OS X is bloatware. Always has been. With Lion, Apple has jumped the shark.

Jobs had good timing.

It's funny. The classic mac I loved, and the X with which I'm comfortable, Jobs in fact always hated.

Jobs always wanted to create works of art. You don't modify works of art. They stand on their own, and have their time (after which, you buy a new one, incidentally.) The (yet incomplete) iOSification of OS X brings Jobs' true aesthetic to the software as well as the hardware. Jobs hated it when I upgraded my mac's RAM. Jobs hated it when I popped a G4 CPU into my beige G3, and again into my B&W G3. Jobs hated it when I installed Kaleidoscope.
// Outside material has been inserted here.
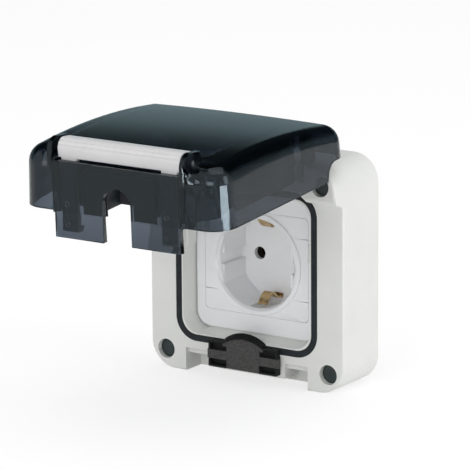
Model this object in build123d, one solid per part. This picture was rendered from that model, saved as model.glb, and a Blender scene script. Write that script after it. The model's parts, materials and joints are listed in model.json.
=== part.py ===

Sandboxing? The only reason 3rd party developers can still sell through the app store at all is that Apple simply can't do it all. Jobs would have killed the 3rd party software ecosystem if he could have, just as he killed the clone hardware makers (who made it better and cheaper.)

Yes, OS X is very visually attractive. As are the apps and the high end games.

The drawback is that you never have to exercise your imagination.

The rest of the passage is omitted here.